Prior to the activation period, some network action should be agreed upon that splits the chains between the different proposals. If we have a proposal for a new transaction format, the creators of the proposal should create a transaction using the new format prior to the activation period and include it as part of their proposal. This contentious transaction should be included in a block as soon as the activation period starts, to ensure a clean split between the chain that supports the proposal and the one that doesn’t. For the duration of the activation period, other contentious transactions that would have split the chain should be ignored; this is to ensure that operation for non-contentious usage stays as normal as possible. When the competition is over, those contentious transactions will either no longer be contentious, or they will be discarded as invalid.

As soon as the win condition is met, all implementations should recognize the configuration that met it, and reconfigure themselves to join the consensus. The contentious chain(s) will be discarded, and the network settles on one configuration. Whatever new proposals that are still valid are now considered fully activated, and can be utilized by normal users.

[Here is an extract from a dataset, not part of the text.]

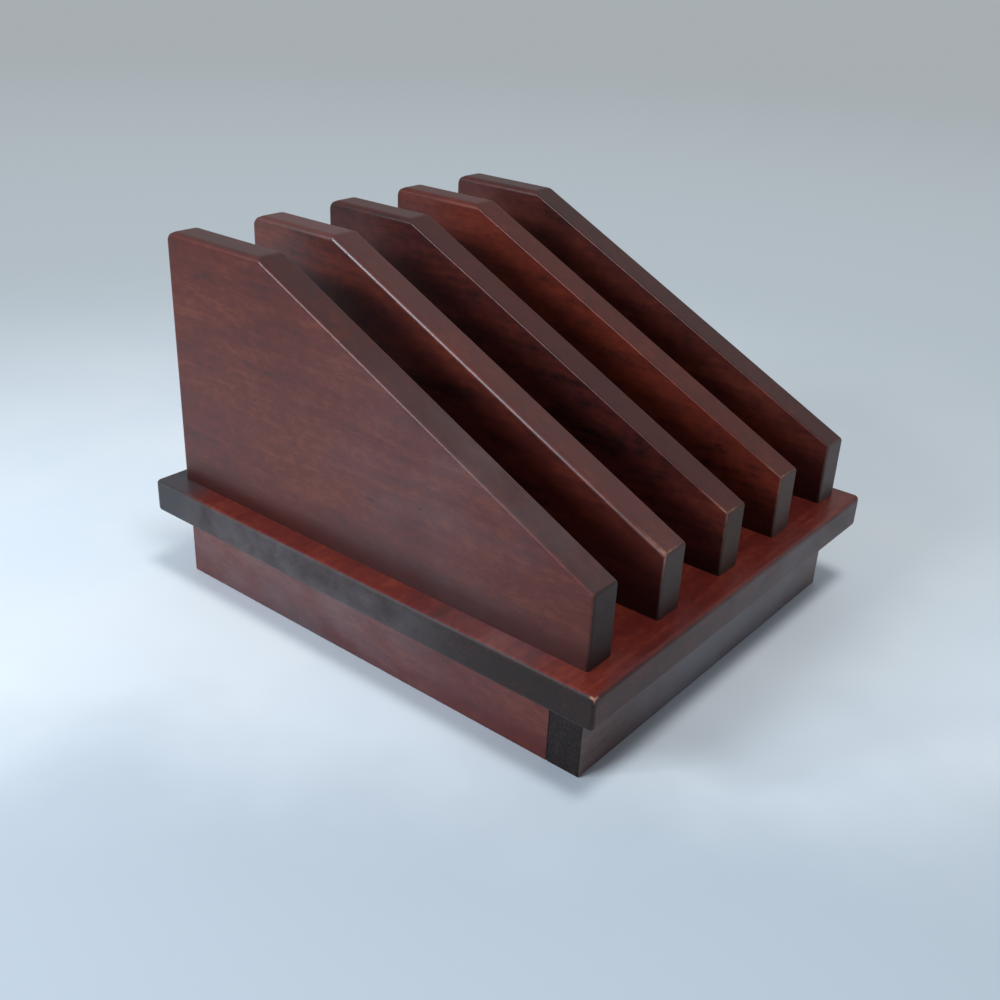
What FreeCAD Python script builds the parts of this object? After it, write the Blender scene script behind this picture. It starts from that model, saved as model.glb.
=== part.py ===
"""A hardwood stand that keeps photo albums upright on a shelf or desk.

Five upright dividers stand on a base board, which lies on a plinth: a frame of four butted rails with
a screwed block in each inner corner.  All of it is cut from one thickness of planed board.

Row frame, in millimetres: X runs across the row of dividers, -Y is the front with the low ends of the
dividers, +Z is up.  The origin is the middle of the base board's outline, on the surface that the
plinth stands on.
"""

import FreeCAD, Part
import os
import re

import Sketcher

SIZES = [
    # The dividers, and the gaps that the albums stand in
    ("divider_count", 5, "upright dividers"),
    ("divider_thickness", 19, "planed thickness"),
    ("slot_gap", 39.5, "clear width between two dividers"),
    ("divider_length", 288, "front to back"),
    ("divider_height", 145, "above the base board, at the back"),
    ("top_flat", 65, "level stretch of the top edge"),
    ("front_height", 36.5, "above the base board, at the front"),
    ("first_top_flat", 73, "the same stretch on the first divider, which is cut fuller"),
    ("first_front_height", 40, "front height of the first divider"),
    ("long_edge_round", 2.5, "routed edges of the dividers and the base board"),
    ("cross_edge_round", 1, "sanded corners across a divider's thickness"),
    ("rear_corner_round", 4, "the same at the top of its back, where a hand takes hold"),
    # The base board, as margins around the dividers
    ("board_thickness", 19, "planed thickness"),
    ("board_corner_round", 5, "its four corners, seen from above"),
    ("left_margin", 14, "base board left of the first divider"),
    ("right_margin", 10, "base board right of the last divider"),
    ("front_margin", 14, "base board in front of the dividers"),
    ("back_margin", 11, "base board behind the dividers"),
    # The plinth
    ("overhang", 14, "base board beyond the rails, all round"),
    ("rail_thickness", 19, "planed thickness"),
    ("rail_height", 41, "sawn width of the rails"),
    ("rail_edge_ease", 1, "sanded outer edges of the rails"),
    ("block_side", 28, "corner blocks, square in plan"),
    ("block_height", 38, "corner blocks, which bear on the base board and stop short of the shelf"),
    # The screws
    ("head_diameter", 8.2, "countersunk head"),
    ("head_height", 2.3, "cone of the head"),
    ("head_sunk", 0.4, "head below the wood's surface"),
    ("shank_diameter", 4.2, "plain part"),
    ("shank_length", 14, "from the head's face to the first thread"),
    ("core_diameter", 2.9, "root of the thread"),
    ("thread_diameter", 4.2, "crest of the thread"),
    ("thread_pitch", 3, "crest to crest"),
    ("point_length", 5, "tapered point"),
    ("drive_width", 4.4, "cross recess, tip to tip"),
    ("drive_slot", 1.1, "cross recess, width of an arm"),
    ("drive_depth", 1.7, "cross recess"),
    ("divider_screw_length", 45, "through the base board, up into a divider"),
    ("frame_screw_length", 40, "through a corner block, into a rail"),
    ("board_screw_length", 50, "up through a corner block, into the base board"),
    ("screw_row_inset", 36, "first and last divider screw, from the divider's ends"),
    ("divider_screws", 3, "screws in a row under each divider"),
    ("frame_screw_offset", 8, "frame screws, from the block's outer faces"),
    ("board_screw_offset", 19, "board screw, from the block's outer faces"),
    ("low_screw_height", 11, "frame screw into one rail, above the block's foot"),
    ("high_screw_height", 26, "frame screw into the other rail, above the block's foot"),
    ("screw_clearance", 0.1, "radial room around a screw"),
    ("tip_room", 1, "bored past a screw's point"),
]

CUT_PAST = 1  # a hole's cutter reaches this far outside the wood
HAIR = 0.001  # places nearer to each other than this count as one

CORNERS = ["front_left", "front_right", "rear_right", "rear_left"]  # anticlockwise, from above

doc = FreeCAD.newDocument("album_stand")
sheet = doc.addObject("Spreadsheet::Sheet", "sizes")
nodes = []


def fill_sheet():
    for row, (alias, value, note) in enumerate(SIZES, start=1):
        sheet.set(f"A{row}", alias)
        sheet.set(f"B{row}", str(value))
        sheet.set(f"C{row}", note)
        sheet.setAlias(f"B{row}", alias)
    doc.recompute()


def bound(expression):
    """The expression with each size's name written as a reference to the sheet."""
    names = {alias for alias, _, _ in SIZES}
    return re.sub(r"[a-z_]+", lambda m: "sizes." + m[0] if m[0] in names else m[0], expression)


def value_of(expression):
    return float(sheet.evalExpression(bound(expression)))


# Sketches and bodies -------------------------------------------------------------------------------


def new_body(label):
    body = doc.addObject("PartDesign::Body", label)
    body.Label = label
    return body


def origin_feature(body, role):
    return next(feature for feature in body.Origin.OriginFeatures if feature.Role == role)


def new_sketch(body, name, plane, at=("0", "0", "0")):
    """A sketch on one of the body's own origin planes, its origin moved by `at` in sketch axes."""
    sketch = body.newObject("Sketcher::SketchObject", f"{body.Name}_{name}")
    sketch.AttachmentSupport = [(origin_feature(body, plane), "")]
    sketch.MapMode = "FlatFace"
    for axis, expression in zip("xyz", at):
        if expression != "0":
            sketch.setExpression(f"AttachmentOffset.Base.{axis}", bound(expression))
    return sketch


def pin(sketch, geometry, point, across, up):
    """Holds one point of a sketch at expressions across and up from the sketch's origin.

    Sketcher numbers its horizontal axis -1 and its vertical axis -2, and the origin is point 1 of -1.
    """
    for expression, kind, axis in ((across, "DistanceX", -2), (up, "DistanceY", -1)):
        if expression == "0":
            sketch.addConstraint(Sketcher.Constraint("PointOnObject", geometry, point, axis))
            continue
        value = value_of(expression)
        index = sketch.addConstraint(Sketcher.Constraint(kind, -1, 1, geometry, point, value))
        sketch.setExpression(f"Constraints[{index}]", bound(expression))


def outline(sketch, corners):
    """A closed outline of straight lines through corners given as pairs of expressions."""
    places = [FreeCAD.Vector(value_of(across), value_of(up), 0) for across, up in corners]
    count = len(corners)
    for i in range(count):
        sketch.addGeometry(Part.LineSegment(places[i], places[(i + 1) % count]))
    for i in range(count):
        sketch.addConstraint(Sketcher.Constraint("Coincident", i, 2, (i + 1) % count, 1))
    for i, (across, up) in enumerate(corners):
        pin(sketch, i, 1, across, up)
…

This framework should allow Nakamoto Consensus to decide any proposal, even with situations that are currently considered mutually incompatible chain splits. It is still completely possible to force a permanent chain split by simply not following the framework, but if this is implemented as standard procedure it should be impossible to force a permanent chain split while credibly claiming to not want to. The only downsides to this are the necessity for every dev team to implement support for every serious proposal, and a slight delay on the proper activation time of new functionality for normal users. BU already taking the approach of supporting everything shows that the approach is viable, what constitutes a “serious proposal” can be refined and standardized, and for most proposals the delay should be a few hours at most, which is negligible in every scenario except certain emergency situations.